Cámara subjetiva

Ángeles Mora

¿Como en Irán?

IMAGINAN a los obispos integrantes de la Conferencia Episcopal convertidos en la cúpula guardiana de los principios políticos, filosóficos, sociales y religiosos de nuestro país? ¿Imaginan una sociedad sacralizada, un gobierno sujeto a una ley católica, una ley que no emanaría del pueblo ni de sus representantes sino directamente de Dios y su voluntad divina? Naturalmente el intérprete de esa voluntad divina sería su cabeza visible en la tierra, o sea, su santidad el Papa de Roma.

¿Se imaginan a miles de fanáticos iluminados, supuestos soldados de Dios convertidos en guardianes de la ortodoxia católica, como hoy sucede en Irán con los guardianes de la revolución islámica? ¿Imaginan volver aquí y ahora a la sacralización medieval, a un Estado confesional católico, donde todos y cada uno de sus integrantes debiera obediencia ciega y absoluta a unas leyes eternas que deben permanecer inmutables hasta el fin de los tiempos?

Da repelús sólo pensarlo. Pero no hay que hacer mucho esfuerzo imaginativo para representarnos la situación cuando vemos, por ejemplo, al portavoz de la Conferencia Episcopal impartiendo doctrina y presionando a los diputados católicos sobre cual debe ser la naturaleza de su voto, que debe estar de acuerdo con la ley divina. Afortunadamente sus recomendaciones no obligan a nadie legalmente. Ese es nuestro as bajo la manga. Afortunadamente el tiempo ("que ni vuelve ni tropieza", como ya nos recordó Quevedo) de la sacralización pasó en nuestro mundo. Hoy la sociedad civil se rige por leyes civiles y racionales. Tenemos una Constitución a que atenernos. Sabemos dónde se discuten las leyes (no en las catedrales). Y bastante infierno tenemos ya aquí en la tierra, para que los curas nos amenacen con el eterno. La muerte está en la vida. También lo dijo Quevedo: "¡Oh, cuánto inadvertido el hombre yerra:/ que en tierra teme que caerá la vida/ y no ve que, en viviendo, cayó en tierra!".

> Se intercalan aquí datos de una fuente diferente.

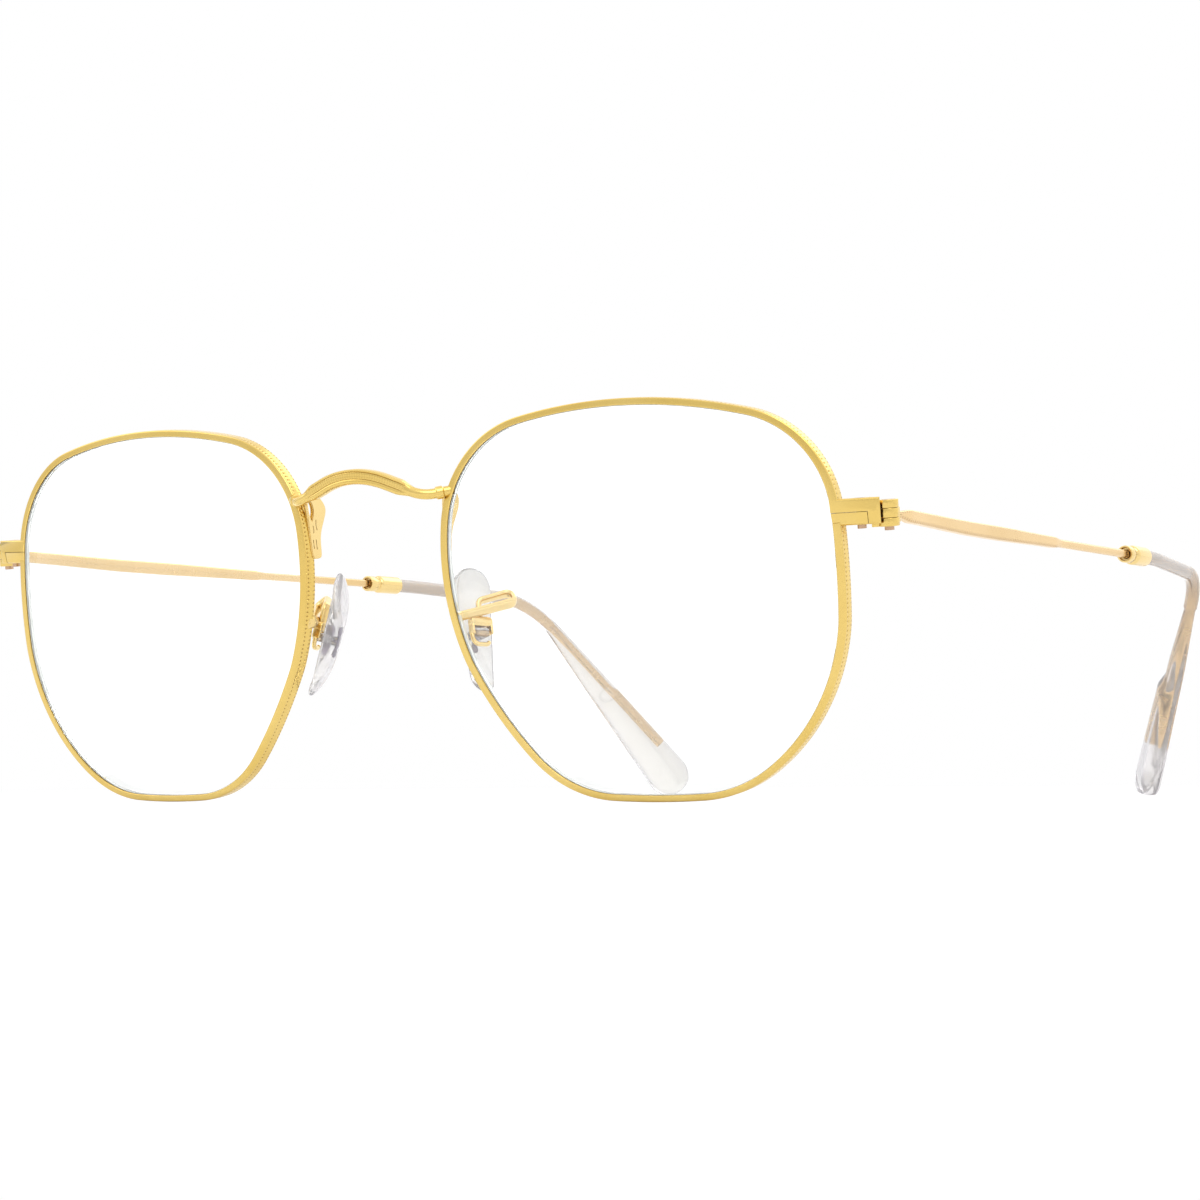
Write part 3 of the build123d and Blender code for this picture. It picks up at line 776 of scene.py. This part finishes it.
def rounded_path(corners, radii, step):
    """Points, directions and travels along the runs and arcs, at about even steps."""
    samples = []
    here = corners[0]
    for corner, following, radius in zip(corners[1:-1], corners[2:], radii):
        before = (corner - here).normalized()
        after = (following - corner).normalized()
        turn = before.angle(after)
        tangent = radius * tan(turn / 2)
        start, end = corner - before * tangent, corner + after * tangent
        samples += straight(here, start, step)
        inward = (after - before * before.dot(after)).normalized()
        count = max(2, ceil(radius * turn / step))
        for place in range(count):
            angle = turn * place / count
            point = start + before * radius * sin(angle) + inward * radius * (1 - cos(angle))
            samples.append((point, before * cos(angle) + inward * sin(angle)))
        here = end
    samples += straight(here, corners[-1], step)
    samples.append((corners[-1], (corners[-1] - here).normalized()))
    travel, path = 0.0, []
    for place, (point, direction) in enumerate(samples):
        if place:
            travel += (point - samples[place - 1][0]).length
        path.append((point, direction, travel))
    return path


def straight(start, end, step):
    run = end - start
    count = max(1, ceil(run.length / step))
    return [(start + run * place / count, run.normalized()) for place in range(count)]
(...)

Bastante sufrimiento tiene hoy nuestro mundo para rasgarnos las vestiduras farisaicas y no reconocer los verdaderos problemas que nos acucian. Y dando por supuesto que el aborto es indeseable, no hay más remedio que regular una realidad que está ahí y que hay que intentar mejorar en cualquier sentido. Es inevitable tener que soportar que la jerarquía eclesiástica hable de injusticia e inmoralidad según le venga a cuento. Pero sus pecados, felizmente, no son nuestros delitos. Ni sus leyes sagradas son nuestras leyes laicas. Conseguirlo fue un logro histórico que no tiene marcha atrás.